6. Que no caben componendas ni debe esperarse nada de reclamaciones hacia Arriba



Ha de rechazarse en esta guerra la consabida componenda de El ferrocarril para sus sitios y fun­ciones, el auto para los suyos y las suyas: porque hace más de medio siglo que el auto viene ocupando los sitios y funciones del ferrocarril.



Ni cabe esperar que los Orga­nismos de Gobierno encargados (por Ellos mismos) de la política de transportes, ni tampoco los de la RENFE misma, puedan hacer nun­ca nada por remediar estos errores, sino seguir haciendo lo que está he­cho: dominados están Ellos por la idea de Desarrollo equivocada y por su falsa imagen de Futuro (na­die tiene más necesidad de enga­ñarse que los propios dirigentes en­cargados de engañar a las poblacio­nes), y así, no podrán más que se­guir promoviendo los estúpidos de­sastres previsibles: suprimir líneas férreas con el ridículo pretexto de la rentabilidad, que copian servil­mente de la Empresa de construc­ción o producción de inutilidades, en vez de multiplicar las líneas an­chas o estrechas seguir haciendo la doble vía por donde haga falta, y aumentando y mejorando los servi­cios de trenes de viajeros y mercan­cías, llevando vida a pueblos y ciu­dades; y en cambio, seguir invir­tiendo miles y miles de millones en la promoción de las viejas y mortí­feras empresas de la gasolina, del auto y de la autopista, y la RENFE misma traicionando descarada­mente al ferrocarril, al sustituir los servicios que abandona por autoca­res que lleven, para más insulto, el rótulo de RENFE y que contribu­yan al desastre de la carretera y al aburrimiento de los viajes; o si se acuerdan Ellos del ferrocarril en sus planes de inversiones, será sólo para lo que está mandado, compe­tir con el avión y el autocar, espe­cialmente en velocidad, que se su­pone que nos hace tanta falta a to­dos (y aun eso, claro, para unos cuantos trenes de un par de líneas entre tres o cuatro centros sobredesarrollados a costa del abandono de campos y ciudades), en vez de se­guir desarrollando la vía y el tren precisamente en las ventajas in­comparables que el invento del ca­mino de hierro y de la ristra de vagones tiene como propias y con las que nunca pueden competir autocares, ni cochecitos, ni aviones.
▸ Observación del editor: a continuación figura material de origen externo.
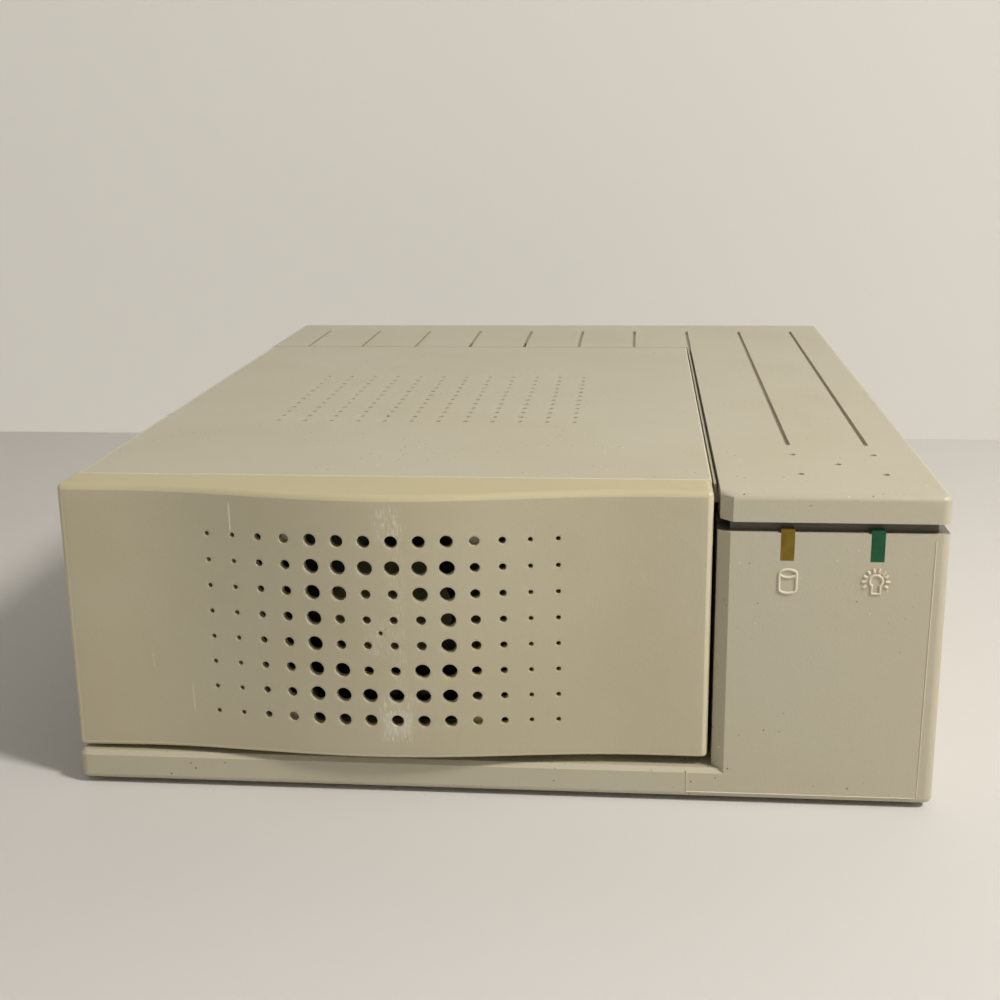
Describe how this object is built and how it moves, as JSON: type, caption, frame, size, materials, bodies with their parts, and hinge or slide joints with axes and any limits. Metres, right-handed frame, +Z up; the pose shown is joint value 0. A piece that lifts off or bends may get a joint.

7. Luchar por el ferrocarril es luchar por el progreso verdadero


Y es así que reconociendo lo inevitable de ese abandono y trai­ción del ferrocarril desde Arriba, desesperando de toda reclamación que hacia Arriba, RENFE o Minis­terios o Consejerías, pueda dirigir-se, tenemos por tanto que ponernos desde abajo, de entre la gente, ferroviarios o usuarios de transpor­tes, a luchar por el ferrocarril por los varios procedimientos que se nos ocurran. A lo que esta Coordi­nadora invita a cualesquiera que sientan la utilidad del ferrocarril y estén hartos de sufrir el desastre y el engaño de la vigente política de transportes.



Luchar por el ferrocarril y con­tra los medios de traslado que, sos­tenidos sólo por enormes intereses, agobian y dificultan nuestras vidas, es lo mismo que luchar por el pro­greso y la utilidad de veras contra el falso Futuro que se nos quiere se­guir vendiendo.